Officer Jhonathan Perez drove his police cruiser at top speeds of 67 miles per hour “before turning off his emergency equipment and slowing his car,” city attorney Margaret Mendenhall Casey said. But seconds later, the Volkswagen sped into the intersection at Damen and Grand avenues, where it crashed into another car.

Raggs, also named in Jones’ lawsuit, was sentenced to three years in prison for the crash and charges related to a gun found in his car. Jones suffered catastrophic brain injuries, according to his attorneys.

“Nathen is nonverbal, cannot dress or bathe independently and requires assistance for all activities. He wears diapers and is fed through a feeding tube,” Mendenhall Casey said.

CPD vehicle chase policies do not allow officers to pursue drivers for minor traffic offenses. Perez, who remains on active duty, later testified that the chase violated department policy. The city would likely be required to pay for all of Jones’ lifetime medical expenses if it were found at all responsible for the crash in court, Mendenhall Casey said.

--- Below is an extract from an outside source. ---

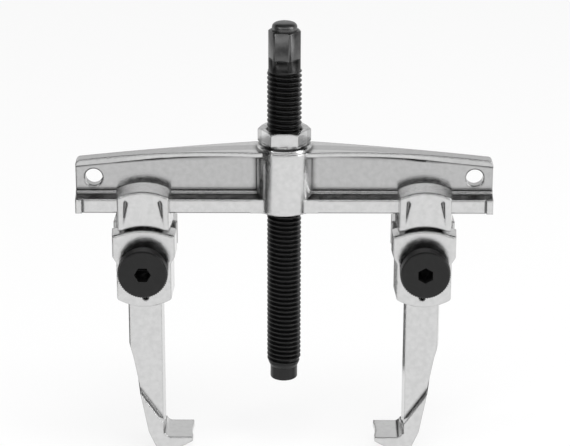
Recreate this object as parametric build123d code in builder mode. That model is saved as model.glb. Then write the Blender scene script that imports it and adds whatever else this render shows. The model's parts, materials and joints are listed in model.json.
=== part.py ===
from build123d import *
import os
from math import cos, radians, sqrt, tan

# Two-arm puller with sliding reversible legs, in millimetres.
# X runs along the crossbeam, -Y is the side the clamp knobs stand on, +Z is up.
# The origin is on the spindle axis, level with the underside of the crossbeam's rail.

os.makedirs("parts", exist_ok=True)

# ---- Fits ----
thread_gap = 0.05  # spindle thread in the hub, radial
pivot_gap = 0.06  # clamp screw in its bores, radial
slide_gap = 0.3  # slider around the rail
cheek_gap = 0.15  # slider tongue between the leg's cheeks, each side
press_gap = 0.02  # pressed pins and rings, radial
swing_gap = 1.2  # slider's lower arch to the leg's top
pocket_gap = 0.4  # round end of the slider's tongue in the leg's pocket

# ---- Crossbeam: rail, web and arched top flange ----
beam_length = 172.0
beam_height = 26.2
beam_arch_radius = 720.0
beam_corner = 2.0
web_thickness = 5.0
rail_width = 16.0
rail_height = 6.0
rail_lip = 0.9
rail_chamfer = 0.4
shoulder_width = 8.0
shoulder_rise = 1.3
step_rise = 1.1
step_slope = 0.3
step_fillet = 0.45
flange_thickness = 1.8
flange_hub_width = 15.4
flange_mid_width = 8.9
flange_end_width = 6.0
flange_mid_place = 38.0
flange_fillet = 1.6
lug_width = 2.6
lug_proud = 0.7
lug_groove_width = 0.8
lug_groove_depth = 0.3
storage_hole_diameter = 7.2
storage_hole_inset = 7.4
storage_hole_height = 13.7
storage_hole_chamfer = 0.5

# ---- Crossbeam: hub, collar and hexagon ----
hub_diameter = 23.6
hub_web_fillet = 4.4
hub_rail_fillet = 3.0
hub_land = 14.0
collar_diameter = 23.0
collar_height = 2.0
collar_edge = 1.3
hub_step_diameter = 19.6
hub_step_height = 1.0
hub_hex_flats = 19.0
hub_hex_height = 5.6
hub_hex_chamfer = 0.7
bore_chamfer = 1.0

# ---- Spindle ----
thread_diameter = 14.2
thread_depth = 1.22
spindle_top = 79.5
spindle_nose_diameter = 10.4
spindle_nose_height = 3.3
spindle_nose_round = 0.7
spindle_hex_flats = 12.0
spindle_hex_corners = 13.3
spindle_hex_height = 11.8
spindle_hex_chamfer = 0.4
spindle_hex_turn = -10.4
spindle_neck_diameter = 13.2
spindle_neck_length = 4.6
thread_end = -71.2
thread_chamfer_length = 3.2
thread_chamfer_depth = 1.3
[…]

No amount of money can turn Jones back into the happy, healthy 15-year-old he was before the crash, his mother, Erika Boyd, said at a news conference later Monday. Her days are now defined by her son’s complex needs, she said.

“This is going to be the rest of our lives,” Boyd said. “Just a simple, ‘Hey mom, how was your day?’ — I’ll never be able to get that again.”

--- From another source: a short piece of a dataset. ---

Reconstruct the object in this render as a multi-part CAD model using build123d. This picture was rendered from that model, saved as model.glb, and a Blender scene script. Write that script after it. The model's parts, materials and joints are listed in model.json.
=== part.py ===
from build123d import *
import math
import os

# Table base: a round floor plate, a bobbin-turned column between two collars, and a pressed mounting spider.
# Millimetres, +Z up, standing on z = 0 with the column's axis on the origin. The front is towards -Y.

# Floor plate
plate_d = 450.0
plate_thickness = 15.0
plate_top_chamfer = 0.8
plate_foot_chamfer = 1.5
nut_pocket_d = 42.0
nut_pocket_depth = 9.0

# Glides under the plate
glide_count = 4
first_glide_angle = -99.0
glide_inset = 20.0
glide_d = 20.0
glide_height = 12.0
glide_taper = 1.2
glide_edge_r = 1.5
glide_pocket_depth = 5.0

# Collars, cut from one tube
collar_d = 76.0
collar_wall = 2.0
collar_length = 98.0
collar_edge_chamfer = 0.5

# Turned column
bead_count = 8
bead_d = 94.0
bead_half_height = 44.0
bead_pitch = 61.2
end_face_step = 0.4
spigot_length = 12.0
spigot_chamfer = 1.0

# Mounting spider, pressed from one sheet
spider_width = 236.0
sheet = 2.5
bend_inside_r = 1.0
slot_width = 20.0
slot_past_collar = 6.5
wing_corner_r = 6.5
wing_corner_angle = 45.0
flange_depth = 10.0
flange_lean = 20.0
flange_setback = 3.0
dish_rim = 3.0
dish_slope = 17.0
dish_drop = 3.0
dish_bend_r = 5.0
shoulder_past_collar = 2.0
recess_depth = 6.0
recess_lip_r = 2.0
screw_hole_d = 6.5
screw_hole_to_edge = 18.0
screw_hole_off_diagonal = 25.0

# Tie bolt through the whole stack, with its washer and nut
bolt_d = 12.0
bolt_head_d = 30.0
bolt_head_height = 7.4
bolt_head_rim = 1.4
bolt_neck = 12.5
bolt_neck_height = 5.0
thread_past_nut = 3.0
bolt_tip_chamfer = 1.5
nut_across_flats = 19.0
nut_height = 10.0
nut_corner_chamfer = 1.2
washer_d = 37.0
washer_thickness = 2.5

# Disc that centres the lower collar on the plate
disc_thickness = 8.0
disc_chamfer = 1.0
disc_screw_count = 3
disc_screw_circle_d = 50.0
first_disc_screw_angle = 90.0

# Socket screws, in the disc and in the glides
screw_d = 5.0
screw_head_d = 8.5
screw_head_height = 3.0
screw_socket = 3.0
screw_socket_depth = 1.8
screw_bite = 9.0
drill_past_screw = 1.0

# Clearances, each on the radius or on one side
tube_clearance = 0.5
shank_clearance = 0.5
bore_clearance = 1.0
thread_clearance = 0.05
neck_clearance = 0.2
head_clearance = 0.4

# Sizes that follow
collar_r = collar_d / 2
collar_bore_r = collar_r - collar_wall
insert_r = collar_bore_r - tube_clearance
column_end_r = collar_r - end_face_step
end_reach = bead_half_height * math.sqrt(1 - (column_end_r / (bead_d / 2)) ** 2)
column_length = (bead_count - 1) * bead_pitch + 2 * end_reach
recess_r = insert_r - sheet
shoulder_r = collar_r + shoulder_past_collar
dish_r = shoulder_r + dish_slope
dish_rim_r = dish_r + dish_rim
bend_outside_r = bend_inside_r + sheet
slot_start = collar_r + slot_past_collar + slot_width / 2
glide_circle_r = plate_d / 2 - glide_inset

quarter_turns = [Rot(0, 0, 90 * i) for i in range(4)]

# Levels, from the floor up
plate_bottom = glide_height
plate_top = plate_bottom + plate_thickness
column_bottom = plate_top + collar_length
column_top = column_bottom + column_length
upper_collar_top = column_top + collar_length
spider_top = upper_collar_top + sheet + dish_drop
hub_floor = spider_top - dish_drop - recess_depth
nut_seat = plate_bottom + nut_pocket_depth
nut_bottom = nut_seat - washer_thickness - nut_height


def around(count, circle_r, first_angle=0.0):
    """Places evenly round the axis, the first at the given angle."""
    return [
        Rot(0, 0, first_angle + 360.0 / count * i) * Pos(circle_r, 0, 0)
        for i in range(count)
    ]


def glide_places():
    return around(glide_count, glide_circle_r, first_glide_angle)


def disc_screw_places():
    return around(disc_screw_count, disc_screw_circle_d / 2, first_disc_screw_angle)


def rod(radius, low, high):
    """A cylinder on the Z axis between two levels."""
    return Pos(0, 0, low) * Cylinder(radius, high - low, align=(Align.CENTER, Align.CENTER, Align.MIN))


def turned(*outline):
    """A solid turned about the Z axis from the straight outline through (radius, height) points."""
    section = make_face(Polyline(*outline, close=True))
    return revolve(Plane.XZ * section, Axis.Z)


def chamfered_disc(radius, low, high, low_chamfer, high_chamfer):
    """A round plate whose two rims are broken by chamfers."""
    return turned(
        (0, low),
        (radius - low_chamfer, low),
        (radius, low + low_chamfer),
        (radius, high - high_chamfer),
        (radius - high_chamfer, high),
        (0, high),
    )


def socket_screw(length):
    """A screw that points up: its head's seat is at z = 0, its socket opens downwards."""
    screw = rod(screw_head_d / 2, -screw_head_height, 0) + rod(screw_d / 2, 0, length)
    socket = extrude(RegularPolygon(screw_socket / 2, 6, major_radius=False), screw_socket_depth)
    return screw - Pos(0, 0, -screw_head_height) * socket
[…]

The city would likely be forced to pay much more than the $45 million settlement if the case went to trial, said attorney Patrick Salvi Jr. of the family’s law firm, Salvi Schostok & Pritchard. The high price, which Salvi said he believes will become the largest police settlement in Chicago’s history Wednesday, shows how important it is that policies like the “no chase” rules are followed.

“These are rules that have been written in blood,” he said.

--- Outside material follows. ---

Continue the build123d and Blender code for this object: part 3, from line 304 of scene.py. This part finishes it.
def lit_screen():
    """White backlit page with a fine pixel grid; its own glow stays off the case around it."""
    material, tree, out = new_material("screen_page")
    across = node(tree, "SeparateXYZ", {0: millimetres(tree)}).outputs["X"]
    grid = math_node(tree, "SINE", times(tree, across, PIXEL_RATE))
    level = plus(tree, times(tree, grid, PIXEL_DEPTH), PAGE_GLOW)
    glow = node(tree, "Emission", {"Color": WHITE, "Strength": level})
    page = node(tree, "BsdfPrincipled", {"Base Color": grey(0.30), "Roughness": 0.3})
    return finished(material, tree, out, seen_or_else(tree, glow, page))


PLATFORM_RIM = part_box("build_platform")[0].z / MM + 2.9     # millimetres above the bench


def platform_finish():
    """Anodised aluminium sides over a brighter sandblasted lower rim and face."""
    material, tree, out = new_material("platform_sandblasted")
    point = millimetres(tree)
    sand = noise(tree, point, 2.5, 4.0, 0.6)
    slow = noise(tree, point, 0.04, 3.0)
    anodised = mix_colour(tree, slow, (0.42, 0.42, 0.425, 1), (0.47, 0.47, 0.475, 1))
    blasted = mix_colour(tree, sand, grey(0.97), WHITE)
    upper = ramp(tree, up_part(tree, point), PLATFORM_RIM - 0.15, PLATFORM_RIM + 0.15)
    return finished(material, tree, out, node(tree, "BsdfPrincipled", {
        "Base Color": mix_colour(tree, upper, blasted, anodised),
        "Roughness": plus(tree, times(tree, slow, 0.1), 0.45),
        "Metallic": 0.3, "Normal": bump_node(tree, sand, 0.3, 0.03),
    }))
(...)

If approved by the full City Council, the settlement would compel the city to pay $20 million and its insurer to pay $25 million. Aldermen also advanced expensive settlements Monday in two additional lawsuits involving Chicago police.

The Finance Committee advanced in a 21-4 vote a $2.25 million settlement for the family of Roshad McIntosh. McIntosh was fatally shot by police in 2014 after fleeing from officers who had responded to a tip about possible illegal guns. McIntosh’s mother alleged in a federal lawsuit her son was surrendering and unarmed when he was shot and that police misconduct in the shooting had been hidden by a “code of silence.”

Police said McIntosh, then 19, pointed a gun at an officer before he was shot, but CPD reopened its investigation into the shooting in November 2017 after surveillance video showed testifying officers weren’t as close to the shooting as they had said — an inconsistency that led to one officer’s resignation. Police at the time said they recovered a loaded 9mm pistol near his body, though an Illinois State Police inspection found no usable fingerprints. McIntosh’s mother claimed the gun was planted.

Council members also approved a $5.5 million settlement for Ricardo Rodriguez, a man who spent decades in prison for what his attorneys say was a wrongful conviction for a 1991 shooting murder.

In a federal lawsuit, Rodriguez accused disgraced former Chicago police Detective Reynaldo Guevara of extracting a false confession using physical and psychological abuse during an interrogation, while having no physical evidence to link Rodriguez to the crime.

Guevara has been accused of fabricating evidence against people throughout his career with the Chicago Police Department, leading to dozens of overturned convictions, including Rodriguez’s. Legal awards in cases involving Guevara have cost the city around $55 million, according to city attorneys.